Any of the above examples have been done by someone before you and they are no better than you.
The only thing separating you from having what you want is the story you tell yourself about why you can’t have it.
That’s something I have heard from a variety of sources. It might be a slight oversimplification but it’s 90% true and it will serve you to treat it as if it’s 100% true.
You have to pick something and make it your fucking religion.
We can’t all do everything, we’re not super heroes. But if you’re unhealthy, maybe you say “For the next year, NOTHING else matters but my health”.
If you are in school, you set everything else aside and you do school.

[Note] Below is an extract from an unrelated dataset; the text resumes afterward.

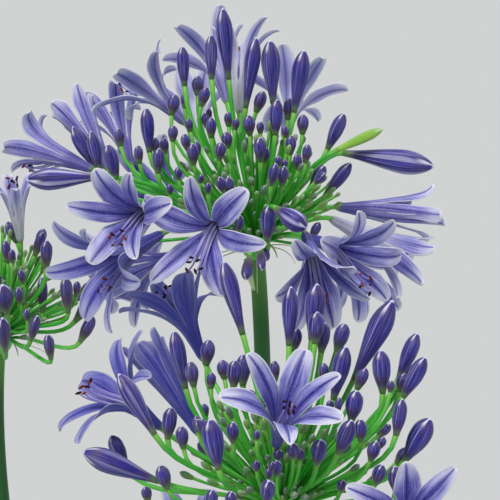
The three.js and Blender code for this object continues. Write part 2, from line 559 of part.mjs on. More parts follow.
function makeHead(head) {
  const tip = vector(...head.tip);
  const placed = (spec) => {
    return { ...spec, foot: leaning(...spec.foot).add(tip), axis: aim(spec.heading, spec.lean) };
  };
  const flowers = head.flowers.map(placed);
  const large = head.buds.map(placed);
  const small = spiralBuds(head, tip, flowers, large);
  const levels = [-0.85, -0.3, 0.5, 0.9].map((height) => ({
    centre: tip.clone().add(vector(0, 0, height * scape.knobRadius)),
    tangent: vector(0, 0, 1),
    radius: scape.knobRadius * Math.sqrt(1 - height * height),
    sides: scape.sides,
  }));
  const green = [scapeSolid(head, 0), closed(skin(carried(levels)))];
  for (const one of flowers) {
    green.push(closed(skin(carried(pedicelStations(tip, one.foot, one.axis, pedicel.radius, 3)))));
  }
  for (const one of [...large, ...small]) green.push(budOnPedicel(tip, one));
  const meshes = [toMesh(`${head.name}_umbel`, joined(green), hue.stalk)];
  flowers.forEach((one, i) => {
    const name = `${head.name}_flower_${String(i + 1).padStart(2, '0')}`;
    meshes.push(toMesh(name, flower(one.foot, one.axis, one, 100 * (head.shoot + 1) + i), hue.petal));
  });
  return meshes;
}

// ---- leaves ----

// One strap leaf: it rises from the neck, then arches over; its section is a shallow channel.
function strapLeaf(root, bearing, rise, fall, length, halfWidth) {
  const out = vector(Math.cos(bearing), Math.sin(bearing), 0);
  const side = vector(-Math.sin(bearing), Math.cos(bearing), 0);
  const rings = [];
  const centre = root.clone();
  const steps = leaf.stepsInRow * leaf.rows;
  for (let i = 0; i <= steps; i += 1) {
    const t = i / steps;
    const angle = degrees(rise - fall * t ** leaf.archPower);
    if (i > 0) centre.addScaledVector(out, (length / steps) * Math.cos(angle));
    if (i > 0) centre.z += (length / steps) * Math.sin(angle);
    if (i === steps) rings.push([centre.clone()]);
    if (i % leaf.stepsInRow !== 0 || i === steps) continue;
    const normal = out.clone().multiplyScalar(-Math.sin(angle)).setZ(Math.cos(angle));
    const half = halfWidth * Math.min(1, 0.6 + 1.2 * t) * Math.sqrt(1 - t ** 5);
    rings.push([
      centre.clone().addScaledVector(side, half).addScaledVector(normal, leaf.channel * half),
      centre.clone().addScaledVector(normal, leaf.thickness / 2),
      centre.clone().addScaledVector(side, -half).addScaledVector(normal, leaf.channel * half),
      centre.clone().addScaledVector(normal, -leaf.thickness / 2),
    ]);
  }
  return closed(skin(rings));
}

// The neck of a shoot, oval across the way its leaves spread.
function neckSolid(shoot, extra) {
  const outward = onCircle(shoot.bearing, 1, 0);
  const across = onCircle(shoot.bearing + 90, 1, 0);
  const level = (height, share) => {
    const centre = onCircle(shoot.bearing, shootCircle, soilLevel + height);
    return Array.from({ length: neck.sides }, (_, k) => {
      const angle = (k / neck.sides) * Math.PI * 2;
      return centre.clone()
        .addScaledVector(outward, (share * neck.halfDepth + extra) * Math.cos(angle))
        .addScaledVector(across, (share * neck.halfWidth + extra) * Math.sin(angle));
    });
  };
  return closed(skin([level(-neck.planted - extra, 1), level(neck.rise, neck.taper)]));
}

// Leaves of the two ranks come in turn, the outermost first: it starts lowest and arches furthest.
function leafFan(shoot) {
  const random = randomFrom(shoot.seed);
  const solids = [neckSolid(shoot, 0)];
  for (let i = 0; i < shoot.leaves; i += 1) {
    const rank = i % 2 === 0 ? 1 : -1;
    const inward = Math.floor(i / 2);
    const bearing = degrees(shoot.bearing + rank * (leaf.rankAngle - 12 * inward) + 7 * (random() - 0.5));
    const height = leaf.firstHeight + leaf.spacing * inward;
    const start = onCircle(shoot.bearing, shootCircle, soilLevel + height)
      .add(onCircle(shoot.bearing + 90, rank * (8 - 2 * inward), 0));
    const rise = leaf.rise + 6 * inward;
    const fall = leaf.fall - 26 * inward + 10 * random();
    const length = leaf.length - leaf.shorter * (0.3 * inward + 0.35 * random());
    solids.push(strapLeaf(start, bearing, rise, fall, length, leaf.halfWidth * (0.85 + 0.25 * random())));
  }
  return joined(solids);
}

// ---- pot and soil ----

const wallSlope = (pot.shoulderRadius - pot.footRadius) / (pot.height - pot.rimBand);
const innerRadius = (z) => pot.footRadius + wallSlope * z - pot.wall;

function lathe(profile) {
  const points = profile.map(([radius, z]) => new THREE.Vector2(radius, z));
  return toSolid(new THREE.LatheGeometry(points, pot.sides).rotateX(Math.PI / 2));
}

function makePot() {
  const shoulder = pot.height - pot.rimBand;
  let clay = lathe([
    [0, 0], [pot.footRadius, 0], [pot.shoulderRadius, shoulder], [pot.rimRadius - pot.rimDraft, shoulder],
    [pot.rimRadius, pot.height], [innerRadius(pot.height), pot.height], [innerRadius(pot.floor), pot.floor],
    [0, pot.floor],
  ]);
  for (let i = 0; i < pot.drainHoles; i += 1) {
    const drain = new THREE.CylinderGeometry(pot.drainRadius, pot.drainRadius, 3 * pot.floor, 8);
    drain.rotateX(Math.PI / 2);
    const place = onCircle(((i + 0.5) / pot.drainHoles) * 360, pot.drainCircle, 0);
    drain.translate(place.x, place.y, place.z);
    clay = clay.subtract(toSolid(drain));
  }
  return toMesh('pot', clay, hue.clay);
}

function makeSoil() {
  const bottom = pot.floor + seatGap;
  let earth = lathe([
    [0, bottom], [innerRadius(bottom) - soil.gap, bottom], [innerRadius(soilLevel) - soil.gap, soilLevel],
    [0.55 * pot.rimRadius, soilLevel + soil.dome], [0, soilLevel + soil.dome],
  ]);
  for (const shoot of shoots) earth = earth.subtract(neckSolid(shoot, seatGap));
  for (const head of heads) earth = earth.subtract(scapeSolid(head, seatGap));
  return toMesh('soil', earth, hue.soil);
}

// ---- the plant ----

const plant = new THREE.Group();
plant.name = 'agapanthus';
plant.add(makePot(), makeSoil());
for (const shoot of shoots) plant.add(toMesh(shoot.name, leafFan(shoot), hue.leaf));
for (const head of heads) plant.add(...makeHead(head));

export default plant;
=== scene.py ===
import bpy
import numpy as np
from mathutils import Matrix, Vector


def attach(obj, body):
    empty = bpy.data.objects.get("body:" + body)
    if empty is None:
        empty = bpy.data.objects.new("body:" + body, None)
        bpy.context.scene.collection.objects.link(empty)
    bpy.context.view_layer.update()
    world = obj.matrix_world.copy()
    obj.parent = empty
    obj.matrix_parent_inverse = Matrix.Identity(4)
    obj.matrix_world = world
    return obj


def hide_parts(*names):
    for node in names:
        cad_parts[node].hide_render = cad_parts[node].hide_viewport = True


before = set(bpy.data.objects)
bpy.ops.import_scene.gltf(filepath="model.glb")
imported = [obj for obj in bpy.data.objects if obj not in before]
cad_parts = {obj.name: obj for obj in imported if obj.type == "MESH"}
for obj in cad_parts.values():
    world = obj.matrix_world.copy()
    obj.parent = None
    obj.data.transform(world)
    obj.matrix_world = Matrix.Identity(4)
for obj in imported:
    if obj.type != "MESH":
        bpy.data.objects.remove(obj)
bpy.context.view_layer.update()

# An agapanthus in a clay pot. Shapes are worked out in millimetres and turned into metres in build().

# The camera leans down 20 degrees, and the heads are laid out in the same leaning frame:
# across is +X, up leans away from the camera, back points away from it.
leanBack = np.radians(20)
headFrame = np.array([
    [1, 0, 0],
    [0, np.sin(leanBack), np.cos(leanBack)],
    [0, np.cos(leanBack), -np.sin(leanBack)],
])
upward = np.array([0, 0, 1.0])
fullTurn, quarterTurn, goldenAngle = 6.2832, 1.5708, 137.508
seatGap = 0.3


def leaning(place):  # across, up and back turned into x, y and z
    return np.asarray(place, float) @ headFrame


def direction(bearing, elevation):  # both in radians
    flat = np.cos(elevation)
    return np.stack([flat * np.cos(bearing), flat * np.sin(bearing), np.sin(elevation)], -1)


def aim(heading, lean):  # a heading in the across-up plane, leaned to the camera, in degrees
    return leaning(direction(np.radians(heading), -np.radians(lean)))


def onCircle(bearing, radius, z):
    return np.array([radius * np.cos(np.radians(bearing)), radius * np.sin(np.radians(bearing)), z])


def unit(v):
    return v / np.linalg.norm(v, axis=-1, keepdims=True)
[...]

If you’re in a relationship that means the world to you but you’re just phoning it in, not really committed, then you drop your other interests and focus on giving it 100%.
If you need money, you make money your focus.
You want to be an expert in a given area, you eat, sleep and breathe that subject.
Sometimes, you have to put something first, out of necessity. Money and health are big ones, they sometimes supersede other areas. But you can find ways to “stay in the game” for the other things that are important to you, if you’re serious and willing to commit on a smaller scale.
For example, you say “My school is my focus this year, it eats up 10 hours of my day. But I can give two hours to my relationship partner and one to my health”.
You get the idea, whatever area you need to go forward in, you get radically honest about what you can do, what you cannot do and you formulate a plan.
For me, chess is just a hobby. I chose to use it as a metaphor because games work well to illustrate the point.
But if I was trying to become a chess master, I would be reading books about chess every day, watching videos about chess regularly, playing anyone who would sit still and have a game with me. I would find a mentor/teacher to study under and treat that relationship like it was everything.
Chess doesn’t mean that much to me, personally. But other people and things in my life… do.
I know what matters to me and you know what matters to you. Do your thing.
Just remember, if it’s something worth doing, it’s going to hurt… a lot. Anything worth doing will require your very best.